* **Task statement**: Copy out each line of the material below with no changes.

· · ·

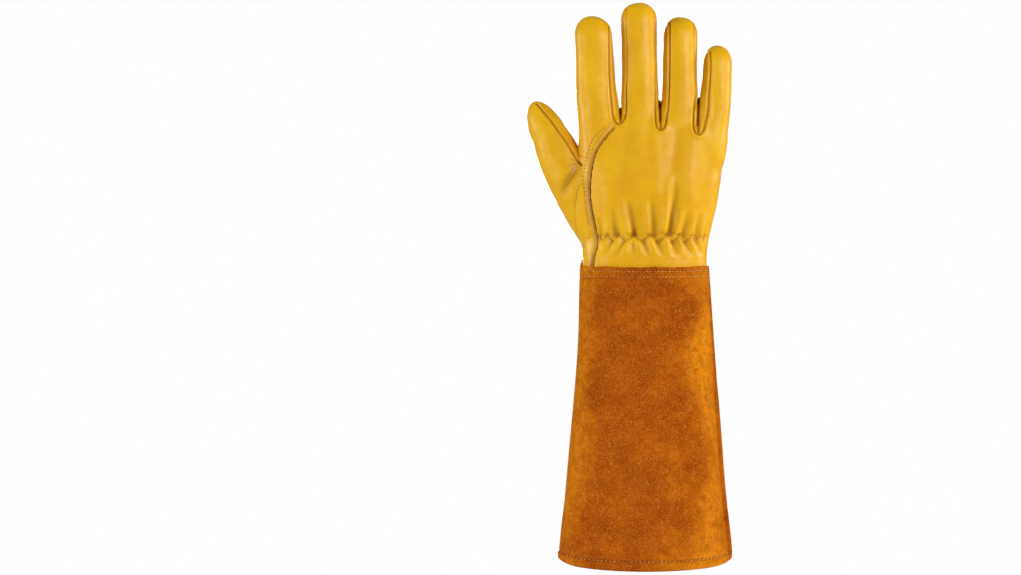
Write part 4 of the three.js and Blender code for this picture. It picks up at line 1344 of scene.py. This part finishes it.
class GLOVE_OT_add_stage(bpy.types.Operator):
    """Makes the white floor and backdrop, the lights and the camera"""
    bl_idname = "glove.add_stage"
    bl_label = "Add stage"

    def execute(self, context):
        scene = context.scene
        scene.view_settings.view_transform = "Standard"
        world = bpy.data.worlds.new("studio")
        scene.world = world
        world.use_nodes = True
        # Seen by itself the backdrop is white; the light that it gives is softer.
        seen = add(world.node_tree, "ShaderNodeLightPath").outputs["Is Camera Ray"]
        level = add(world.node_tree, "ShaderNodeMapRange", {0: seen, 3: STUDIO_LIGHT, 4: 1.0}).outputs[0]
        world.node_tree.links.new(level, world.node_tree.nodes["Background"].inputs["Strength"])
        world.node_tree.nodes["Background"].inputs["Color"].default_value = (1, 1, 1, 1)
        floor = bpy.data.meshes.new("floor")
        corners = [(-1, -1), (1, -1), (1, 1), (-1, 1)]
        floor.from_pydata([(FLOOR_HALF * x, FLOOR_HALF * y, FLOOR_LEVEL) for x, y in corners], [], [(0, 1, 2, 3)])
        paper = bpy.data.materials.new("white_paper")
        paper.use_nodes = True
        paper.node_tree.nodes["Principled BSDF"].inputs["Base Color"].default_value = (0.9, 0.9, 0.9, 1)
        paper.node_tree.nodes["Principled BSDF"].inputs["Roughness"].default_value = 0.9
        floor.materials.append(paper)
        ground = bpy.data.objects.new("floor", floor)
        scene.collection.objects.link(ground)
        for name, place, power, size in LIGHTS:
            lamp = bpy.data.lights.new(name, "AREA")
            lamp.energy = power
            lamp.size = size
            light = bpy.data.objects.new(name, lamp)
            light.location = place
            light.rotation_euler = (Vector((0, 0, 0.25)) - Vector(place)).to_track_quat("-Z", "Y").to_euler()
            scene.collection.objects.link(light)
        lens = bpy.data.cameras.new("camera")
        camera = bpy.data.objects.new("camera", lens)
        scene.collection.objects.link(camera)
        centre_x = (IMAGE_WIDTH / 2 - GLOVE_AXIS_PIXEL) * MM_PER_PIXEL * MM
        centre_z = (HEM_PIXEL - IMAGE_HEIGHT / 2) * MM_PER_PIXEL * MM
        camera.location = (centre_x, -CAMERA_AWAY, centre_z)
        camera.rotation_euler = (math.radians(90), 0, 0)
        lens.sensor_width = 36
        lens.lens = 36 * CAMERA_AWAY / (IMAGE_WIDTH * MM_PER_PIXEL * MM)
        lens.clip_end = 40
        scene.camera = camera
        return {"FINISHED"}


OPERATORS = (GLOVE_OT_add_hand, GLOVE_OT_add_patch, GLOVE_OT_add_edges, GLOVE_OT_add_cuff, GLOVE_OT_add_stitches,
             GLOVE_OT_add_stage)


class GLOVE_PT_panel(bpy.types.Panel):
    """Sizes, colours and operators of the glove"""
    bl_idname = "GLOVE_PT_panel"
    bl_label = "Gardening glove"
    bl_space_type = "VIEW_3D"
    bl_region_type = "UI"
    bl_category = "Glove"

    def draw(self, context):
        for group in (context.scene.glove_sizes, context.scene.glove_colours):
            for name in group.__annotations__:
                self.layout.prop(group, name)
        for operator in OPERATORS:
            self.layout.operator(operator.bl_idname)


CLASSES = (GloveSizes, GloveColours, *OPERATORS, GLOVE_PT_panel)


def register():
    for one in CLASSES:
        bpy.utils.register_class(one)
    bpy.types.Scene.glove_sizes = PointerProperty(type=GloveSizes)
    bpy.types.Scene.glove_colours = PointerProperty(type=GloveColours)


def unregister():
    del bpy.types.Scene.glove_colours
    del bpy.types.Scene.glove_sizes
    for one in reversed(CLASSES):
        bpy.utils.unregister_class(one)


def main():
    """Adds every piece and the stage."""
    register()
    bpy.ops.glove.add_hand()
    bpy.ops.glove.add_patch()
    bpy.ops.glove.add_edges()
    bpy.ops.glove.add_cuff()
    bpy.ops.glove.add_stitches()
    bpy.ops.glove.add_stage()


if __name__ == "__main__":
    main()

· · ·

* **Written response**:
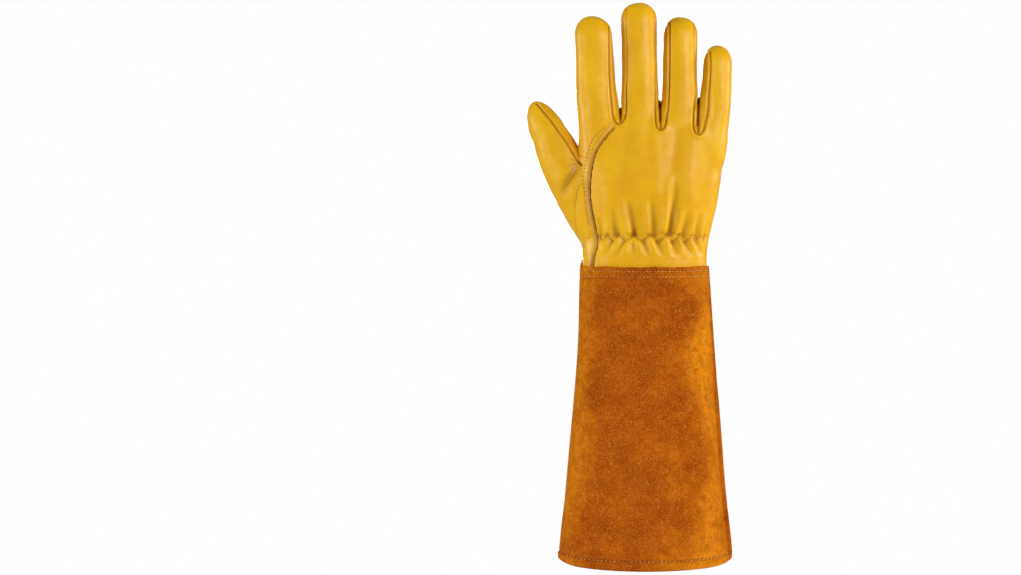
Write part 4 of the three.js and Blender code for this picture. It picks up at line 1344 of scene.py. This part finishes it.
class GLOVE_OT_add_stage(bpy.types.Operator):
    """Makes the white floor and backdrop, the lights and the camera"""
    bl_idname = "glove.add_stage"
    bl_label = "Add stage"

    def execute(self, context):
        scene = context.scene
        scene.view_settings.view_transform = "Standard"
        world = bpy.data.worlds.new("studio")
        scene.world = world
        world.use_nodes = True
        # Seen by itself the backdrop is white; the light that it gives is softer.
        seen = add(world.node_tree, "ShaderNodeLightPath").outputs["Is Camera Ray"]
        level = add(world.node_tree, "ShaderNodeMapRange", {0: seen, 3: STUDIO_LIGHT, 4: 1.0}).outputs[0]
        world.node_tree.links.new(level, world.node_tree.nodes["Background"].inputs["Strength"])
        world.node_tree.nodes["Background"].inputs["Color"].default_value = (1, 1, 1, 1)
        floor = bpy.data.meshes.new("floor")
        corners = [(-1, -1), (1, -1), (1, 1), (-1, 1)]
        floor.from_pydata([(FLOOR_HALF * x, FLOOR_HALF * y, FLOOR_LEVEL) for x, y in corners], [], [(0, 1, 2, 3)])
        paper = bpy.data.materials.new("white_paper")
        paper.use_nodes = True
        paper.node_tree.nodes["Principled BSDF"].inputs["Base Color"].default_value = (0.9, 0.9, 0.9, 1)
        paper.node_tree.nodes["Principled BSDF"].inputs["Roughness"].default_value = 0.9
        floor.materials.append(paper)
        ground = bpy.data.objects.new("floor", floor)
        scene.collection.objects.link(ground)
        for name, place, power, size in LIGHTS:
            lamp = bpy.data.lights.new(name, "AREA")
            lamp.energy = power
            lamp.size = size
            light = bpy.data.objects.new(name, lamp)
            light.location = place
            light.rotation_euler = (Vector((0, 0, 0.25)) - Vector(place)).to_track_quat("-Z", "Y").to_euler()
            scene.collection.objects.link(light)
        lens = bpy.data.cameras.new("camera")
        camera = bpy.data.objects.new("camera", lens)
        scene.collection.objects.link(camera)
        centre_x = (IMAGE_WIDTH / 2 - GLOVE_AXIS_PIXEL) * MM_PER_PIXEL * MM
        centre_z = (HEM_PIXEL - IMAGE_HEIGHT / 2) * MM_PER_PIXEL * MM
        camera.location = (centre_x, -CAMERA_AWAY, centre_z)
        camera.rotation_euler = (math.radians(90), 0, 0)
        lens.sensor_width = 36
        lens.lens = 36 * CAMERA_AWAY / (IMAGE_WIDTH * MM_PER_PIXEL * MM)
        lens.clip_end = 40
        scene.camera = camera
        return {"FINISHED"}


OPERATORS = (GLOVE_OT_add_hand, GLOVE_OT_add_patch, GLOVE_OT_add_edges, GLOVE_OT_add_cuff, GLOVE_OT_add_stitches,
             GLOVE_OT_add_stage)


class GLOVE_PT_panel(bpy.types.Panel):
    """Sizes, colours and operators of the glove"""
    bl_idname = "GLOVE_PT_panel"
    bl_label = "Gardening glove"
    bl_space_type = "VIEW_3D"
    bl_region_type = "UI"
    bl_category = "Glove"

    def draw(self, context):
        for group in (context.scene.glove_sizes, context.scene.glove_colours):
            for name in group.__annotations__:
                self.layout.prop(group, name)
        for operator in OPERATORS:
            self.layout.operator(operator.bl_idname)


CLASSES = (GloveSizes, GloveColours, *OPERATORS, GLOVE_PT_panel)


def register():
    for one in CLASSES:
        bpy.utils.register_class(one)
    bpy.types.Scene.glove_sizes = PointerProperty(type=GloveSizes)
    bpy.types.Scene.glove_colours = PointerProperty(type=GloveColours)


def unregister():
    del bpy.types.Scene.glove_colours
    del bpy.types.Scene.glove_sizes
    for one in reversed(CLASSES):
        bpy.utils.unregister_class(one)


def main():
    """Adds every piece and the stage."""
    register()
    bpy.ops.glove.add_hand()
    bpy.ops.glove.add_patch()
    bpy.ops.glove.add_edges()
    bpy.ops.glove.add_cuff()
    bpy.ops.glove.add_stitches()
    bpy.ops.glove.add_stage()


if __name__ == "__main__":
    main()